1. Set two_phase_commit:true in the HTTP Header to enable two-phase commit.

curl  --location-trusted -u user:passwd -H "two_phase_commit:true" -T test.txt http://fe_host:http_port/api/{db}/{table}/_stream_load
{
    "TxnId": 18036,
    "Label": "55c8ffc9-1c40-4d51-b75e-f2265b3602ef",
    "TwoPhaseCommit": "true",
    "Status": "Success",
    "Message": "OK",
    "NumberTotalRows": 100,
    "NumberLoadedRows": 100,
    "NumberFilteredRows": 0,
    "NumberUnselectedRows": 0,
    "LoadBytes": 1031,
    "LoadTimeMs": 77,
    "BeginTxnTimeMs": 1,
    "StreamLoadPutTimeMs": 1,
    "ReadDataTimeMs": 0,
    "WriteDataTimeMs": 58,
    "CommitAndPublishTimeMs": 0
}

2. Trigger a commit operation on the transaction (the request can be sent to either FE or BE).

• The transaction can be specified by transaction id:

  curl -X PUT --location-trusted -u user:passwd -H "txn_id:18036" -H "txn_operation:commit" http://fe_host:http_port/api/{db}/{table}/_stream_load_2pc
  {
      "status": "Success",
      "msg": "transaction [18036] commit successfully."
  }

• The transaction can also be specified by label:

  curl -X PUT --location-trusted -u user:passwd  -H "label:55c8ffc9-1c40-4d51-b75e-f2265b3602ef" -H "txn_operation:commit"  http://fe_host:http_port/api/{db}/{table}/_stream_load_2pc
  {
      "status": "Success",
      "msg": "label [55c8ffc9-1c40-4d51-b75e-f2265b3602ef] commit successfully."
  }

3. Trigger an abort operation on the transaction (the request can be sent to either FE or BE).

• The transaction can be specified by transaction id:

  curl -X PUT --location-trusted -u user:passwd  -H "txn_id:18037" -H "txn_operation:abort"  http://fe_host:http_port/api/{db}/{table}/_stream_load_2pc
  {
      "status": "Success",
      "msg": "transaction [18037] abort successfully."
  }

• The transaction can also be specified by label:

  curl -X PUT --location-trusted -u user:passwd  -H "label:55c8ffc9-1c40-4d51-b75e-f2265b3602ef" -H "txn_operation:abort"  http://fe_host:http_port/api/{db}/{table}/_stream_load_2pc
  {
      "status": "Success",
      "msg": "label [55c8ffc9-1c40-4d51-b75e-f2265b3602ef] abort successfully."
  }

Broker Load Multi-Table Transactions

All Broker Load load tasks take effect atomically.

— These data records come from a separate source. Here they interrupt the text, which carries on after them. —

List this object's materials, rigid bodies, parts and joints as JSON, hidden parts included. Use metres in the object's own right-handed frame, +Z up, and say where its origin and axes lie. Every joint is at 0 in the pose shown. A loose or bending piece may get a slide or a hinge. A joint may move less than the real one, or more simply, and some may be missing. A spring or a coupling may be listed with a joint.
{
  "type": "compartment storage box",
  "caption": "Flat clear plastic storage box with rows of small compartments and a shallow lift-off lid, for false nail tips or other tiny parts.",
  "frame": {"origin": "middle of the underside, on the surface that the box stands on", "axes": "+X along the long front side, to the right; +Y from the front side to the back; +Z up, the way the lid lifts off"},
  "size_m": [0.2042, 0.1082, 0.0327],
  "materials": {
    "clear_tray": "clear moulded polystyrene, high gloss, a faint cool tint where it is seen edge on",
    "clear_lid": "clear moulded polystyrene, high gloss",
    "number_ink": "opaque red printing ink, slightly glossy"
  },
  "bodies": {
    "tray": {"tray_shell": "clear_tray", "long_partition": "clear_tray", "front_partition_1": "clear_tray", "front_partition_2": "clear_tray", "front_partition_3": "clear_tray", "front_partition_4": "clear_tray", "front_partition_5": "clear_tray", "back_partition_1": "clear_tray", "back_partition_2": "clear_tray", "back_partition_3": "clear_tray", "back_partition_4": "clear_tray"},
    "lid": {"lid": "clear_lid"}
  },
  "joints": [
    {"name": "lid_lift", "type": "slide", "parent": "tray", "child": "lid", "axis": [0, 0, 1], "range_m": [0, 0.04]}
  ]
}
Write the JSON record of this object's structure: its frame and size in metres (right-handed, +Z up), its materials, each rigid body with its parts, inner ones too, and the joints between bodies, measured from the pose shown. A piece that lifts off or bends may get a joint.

Loads into multiple tables within the same load task are also guaranteed to be atomic. The Label mechanism can also be used to ensure no-loss, no-duplication data loading.

The following example loads data from HDFS, using wildcards to match two batches of files and load them into two tables.

LOAD LABEL example_db.label2
(
    DATA INFILE("hdfs://hdfs_host:hdfs_port/input/file-10*")
    INTO TABLE `my_table1`
    PARTITION (p1)
    COLUMNS TERMINATED BY ","
    (k1, tmp_k2, tmp_k3)
    SET (
        k2 = tmp_k2 + 1,
        k3 = tmp_k3 + 1
    )
    DATA INFILE("hdfs://hdfs_host:hdfs_port/input/file-20*")
    INTO TABLE `my_table2`
    COLUMNS TERMINATED BY ","
    (k1, k2, k3)
)
WITH BROKER hdfs
(
    "username"="hdfs_user",
    "password"="hdfs_password"
);

Wildcards are used to match and load two batches of files, file-10* and file-20*, into two tables, my_table1 and my_table2, respectively. Among them, my_table1 is loaded into partition p1, with the values from the second and third columns of the source file incremented by 1 before being loaded.